En matière de santé, le problème est du même ordre. La stratégie de la sécurité sociale est de freiner l’augmentation des dépenses. Mais elle n’a pas développé une approche qui permette de s’assurer du meilleur rapport coût/bénéfice, en développant proactivement la prévention qui permet de faire des économies durables.

La sécurité sociale pilote les prix et les quantités, en privilégiant le court terme. Or c’est impossible de maîtriser la dépense sur la longue durée si l’on fait fi du temps long. Si l’on oublie les coûts à long terme, si l’on considère la prévention comme un coût à court terme, en oubliant que c’est un levier d’économies, impossible de prendre les décisions responsables à l’instant t qui limiteront l’envol des coûts futurs.

Quelles pistes de refondation pourraient permettre à la France de sortir par le haut de cette impasse (nouveaux modes de financement, réformes systémiques, refonte du pacte social) ?

En matière de retraite, il faut généraliser la capitalisation collective dans le secteur privé, en complément de la répartition et des dispositifs de capitalisation facultatifs existants. C’est ce qui a été fait dans l’administration et dans quelques professions prévoyantes. Depuis 20 ans tous les mois, 4,5 millions de fonctionnaires capitalisent collectivement au sein de l’ERAFP, un fonds de pension cogéré par les syndicats et les employeurs de la fonction publique. Cela leur permet de se constituer une retraite supplémentaire, qui s’ajoute à leur retraite de base et aux compléments de retraite que certains constituent à titre individuel (Préfon ou autres PER individuels…). De même, tous les pharmaciens bénéficient de retraites complémentaires conjuguant répartition et capitalisation (CAVP).

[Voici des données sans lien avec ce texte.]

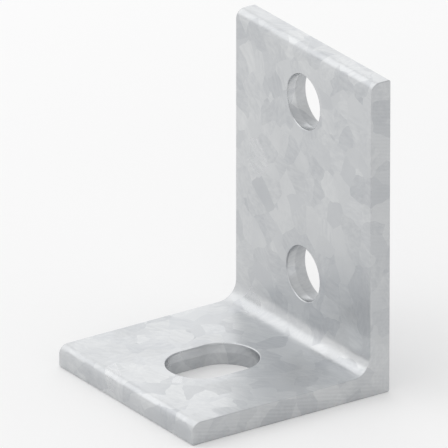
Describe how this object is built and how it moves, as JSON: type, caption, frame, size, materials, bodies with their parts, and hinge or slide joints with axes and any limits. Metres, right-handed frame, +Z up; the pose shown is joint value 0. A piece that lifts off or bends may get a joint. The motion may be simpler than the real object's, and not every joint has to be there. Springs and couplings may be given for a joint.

Les simulations faites lors du conclave montrent que pour les jeunes générations, travailler une heure de plus par semaine pour alimenter une capitalisation collective permettrait d’augmenter le taux de remplacement à la retraite de 17 %. Au lieu de baisser, le pouvoir d’achat des retraités serait préservé sans que cela ne pèse sur les générations futures.

En complément, il faut provisionner le régime des retraites des fonctionnaires pour éviter qu’il ne pèse sur les finances publiques et les contribuables, et confier la gestion du régime général aux partenaires sociaux. L’État a fait l’erreur de laisser la Caisse d’assurance vieillesse sans gouvernance responsable. Pour corriger cela, la solution la plus pragmatique est de la confier aux partenaires sociaux pour qu’ils mettent en place les mesures de redressement et une gouvernance adaptée au temps long.

En matière de santé, il faut investir bien plus dans la prévention et offrir le choix de l’assureur santé, à l’image de ce que font les néerlandais.

La Sécurité sociale raisonne en comptabilité de caisse, ce qui de facto conduit à sous évaluer la prévention et privilégier le curatif. La France a dépensé 110 euros par personne en prévention en 2023, soit trois fois moins que les Pays-Bas, qui ont par ailleurs fait le choix d’organiser une concurrence entre opérateurs. L’administration, au lieu de gérer la sécurité sociale et de mettre sous quasi tutelle les complémentaires santé, se focalise aux Pays-Bas sur la définition du cadre réglementaire. Ce sont des assureurs mutualistes, l’équivalent de nos complémentaires santé, qui gèrent l’équivalent de notre régime général et de nos complémentaires. C’est la voie à suivre si l’on veut améliorer le rapport qualité prix des prestations de santé.